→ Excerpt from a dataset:
--- begin ---

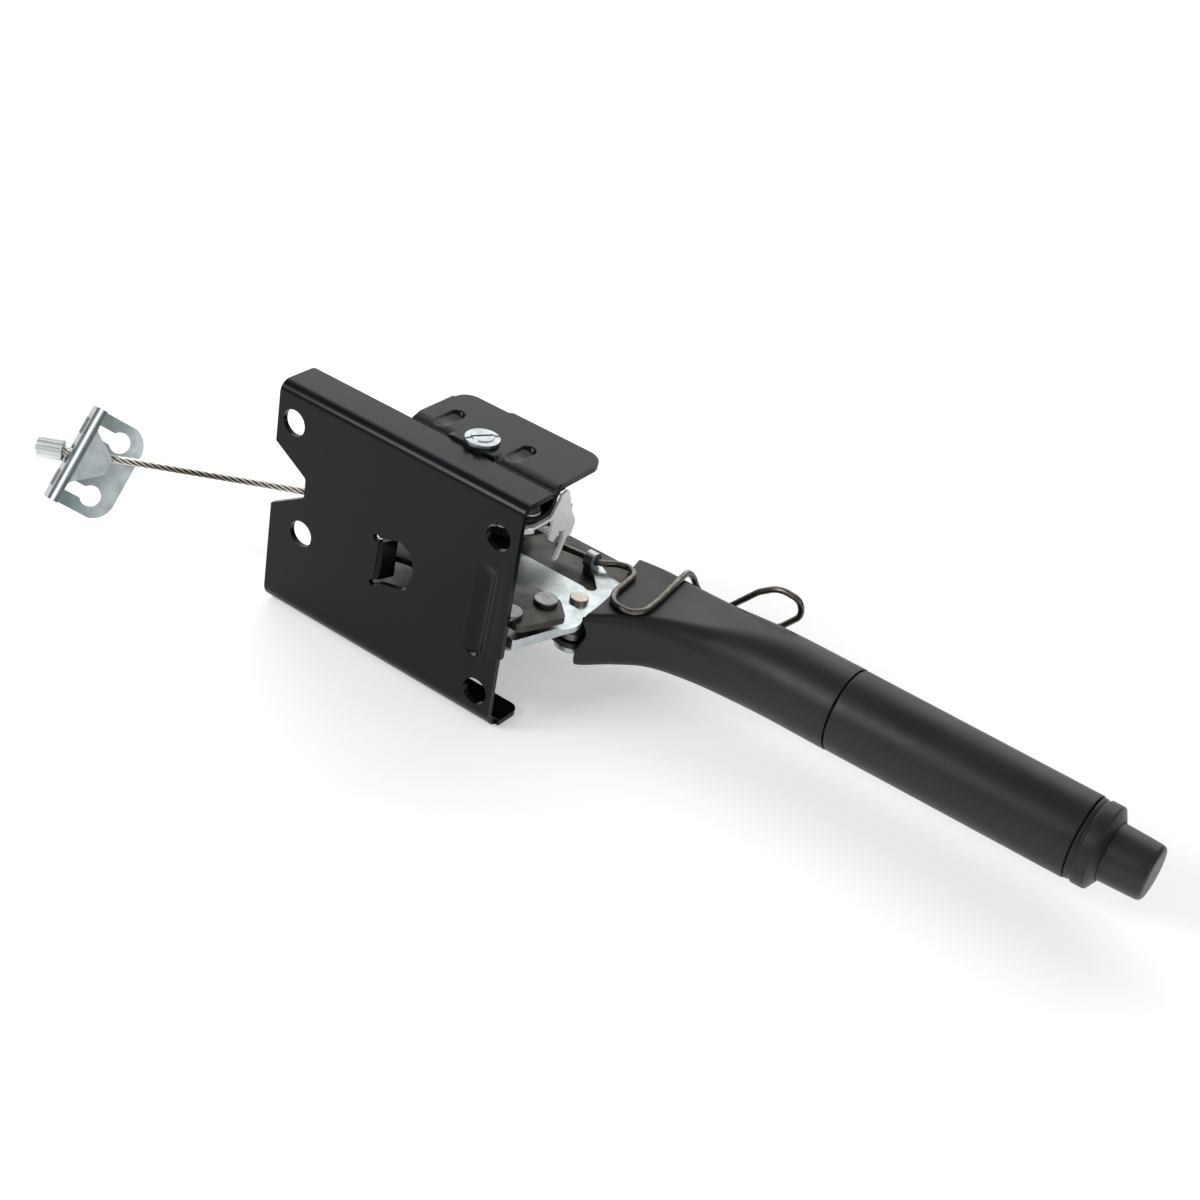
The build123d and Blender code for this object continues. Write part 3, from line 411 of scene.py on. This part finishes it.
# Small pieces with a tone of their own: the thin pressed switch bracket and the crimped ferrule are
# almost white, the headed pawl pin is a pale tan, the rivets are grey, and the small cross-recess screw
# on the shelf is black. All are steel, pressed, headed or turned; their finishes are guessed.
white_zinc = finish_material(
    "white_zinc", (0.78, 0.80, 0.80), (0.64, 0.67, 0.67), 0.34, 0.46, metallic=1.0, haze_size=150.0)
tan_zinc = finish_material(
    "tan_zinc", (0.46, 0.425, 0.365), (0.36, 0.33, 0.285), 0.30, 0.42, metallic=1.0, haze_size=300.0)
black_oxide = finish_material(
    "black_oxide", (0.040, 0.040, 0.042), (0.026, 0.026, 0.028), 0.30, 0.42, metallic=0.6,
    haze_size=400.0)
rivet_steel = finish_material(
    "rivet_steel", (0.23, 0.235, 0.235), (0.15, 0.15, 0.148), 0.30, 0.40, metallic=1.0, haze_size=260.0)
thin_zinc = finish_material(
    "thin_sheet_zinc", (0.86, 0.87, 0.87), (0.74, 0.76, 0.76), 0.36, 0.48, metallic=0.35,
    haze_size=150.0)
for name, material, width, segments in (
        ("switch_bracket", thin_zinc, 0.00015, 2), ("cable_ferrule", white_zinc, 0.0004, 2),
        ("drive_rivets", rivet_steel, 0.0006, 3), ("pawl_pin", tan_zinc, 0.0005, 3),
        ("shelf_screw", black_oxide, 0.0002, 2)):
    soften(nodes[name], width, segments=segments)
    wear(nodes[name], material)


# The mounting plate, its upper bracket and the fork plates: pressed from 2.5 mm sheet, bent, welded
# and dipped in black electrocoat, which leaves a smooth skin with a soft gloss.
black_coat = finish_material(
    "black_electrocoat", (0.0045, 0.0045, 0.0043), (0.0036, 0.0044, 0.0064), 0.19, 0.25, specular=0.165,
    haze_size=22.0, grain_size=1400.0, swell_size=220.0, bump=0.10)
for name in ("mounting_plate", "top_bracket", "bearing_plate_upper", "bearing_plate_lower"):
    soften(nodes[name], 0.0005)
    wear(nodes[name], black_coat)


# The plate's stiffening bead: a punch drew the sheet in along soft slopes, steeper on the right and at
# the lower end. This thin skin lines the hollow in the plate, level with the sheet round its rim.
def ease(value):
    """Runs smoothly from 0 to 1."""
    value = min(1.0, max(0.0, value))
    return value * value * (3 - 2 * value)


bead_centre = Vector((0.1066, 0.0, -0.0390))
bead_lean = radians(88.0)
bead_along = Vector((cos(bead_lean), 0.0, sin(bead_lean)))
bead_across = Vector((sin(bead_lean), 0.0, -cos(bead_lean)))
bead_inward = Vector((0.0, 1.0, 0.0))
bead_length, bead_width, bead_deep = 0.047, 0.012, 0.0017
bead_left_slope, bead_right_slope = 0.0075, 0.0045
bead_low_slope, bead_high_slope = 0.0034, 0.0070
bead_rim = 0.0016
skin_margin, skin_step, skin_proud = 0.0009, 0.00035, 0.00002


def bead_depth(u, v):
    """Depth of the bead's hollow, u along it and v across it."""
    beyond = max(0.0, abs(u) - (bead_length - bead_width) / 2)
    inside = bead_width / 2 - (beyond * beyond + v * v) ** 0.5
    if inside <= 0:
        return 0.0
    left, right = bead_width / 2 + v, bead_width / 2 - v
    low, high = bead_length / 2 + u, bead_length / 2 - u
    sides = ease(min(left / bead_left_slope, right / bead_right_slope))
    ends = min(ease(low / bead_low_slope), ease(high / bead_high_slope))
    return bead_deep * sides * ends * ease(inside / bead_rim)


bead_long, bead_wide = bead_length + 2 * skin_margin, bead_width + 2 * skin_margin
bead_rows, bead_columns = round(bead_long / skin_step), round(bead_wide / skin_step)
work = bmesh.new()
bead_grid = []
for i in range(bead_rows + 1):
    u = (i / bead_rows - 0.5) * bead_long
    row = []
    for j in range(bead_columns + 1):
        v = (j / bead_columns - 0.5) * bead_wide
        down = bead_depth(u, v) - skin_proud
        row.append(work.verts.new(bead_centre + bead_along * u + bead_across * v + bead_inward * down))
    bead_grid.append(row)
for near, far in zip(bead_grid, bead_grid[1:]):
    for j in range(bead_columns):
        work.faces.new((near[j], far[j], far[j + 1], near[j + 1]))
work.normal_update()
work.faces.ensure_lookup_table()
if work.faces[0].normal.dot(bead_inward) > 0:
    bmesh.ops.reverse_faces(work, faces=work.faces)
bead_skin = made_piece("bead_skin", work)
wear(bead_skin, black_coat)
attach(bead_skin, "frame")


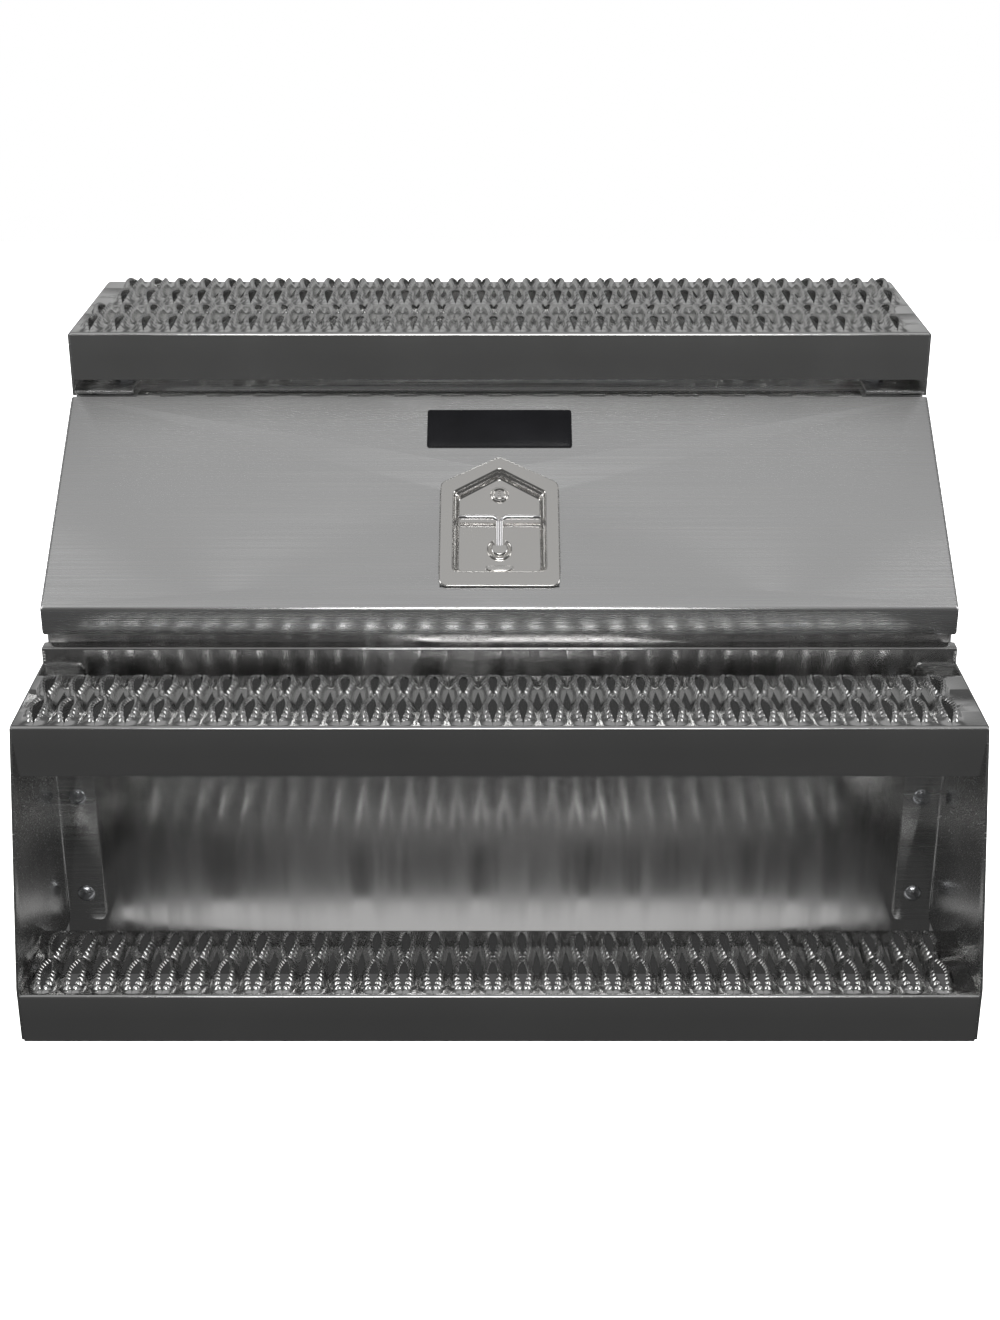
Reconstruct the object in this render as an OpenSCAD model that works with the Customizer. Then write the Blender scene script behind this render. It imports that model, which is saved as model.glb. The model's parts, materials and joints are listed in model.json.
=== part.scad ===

--- end ---

→ PROBLEM: Through the last line of the entries above, beginning at the line containing "Reconstruct the object", transcribe each line exactly, both ends included and nothing more.

→ EXPECTED OUTPUT:
Reconstruct the object in this render as an OpenSCAD model that works with the Customizer. Then write the Blender scene script behind this render. It imports that model, which is saved as model.glb. The model's parts, materials and joints are listed in model.json.
=== part.scad ===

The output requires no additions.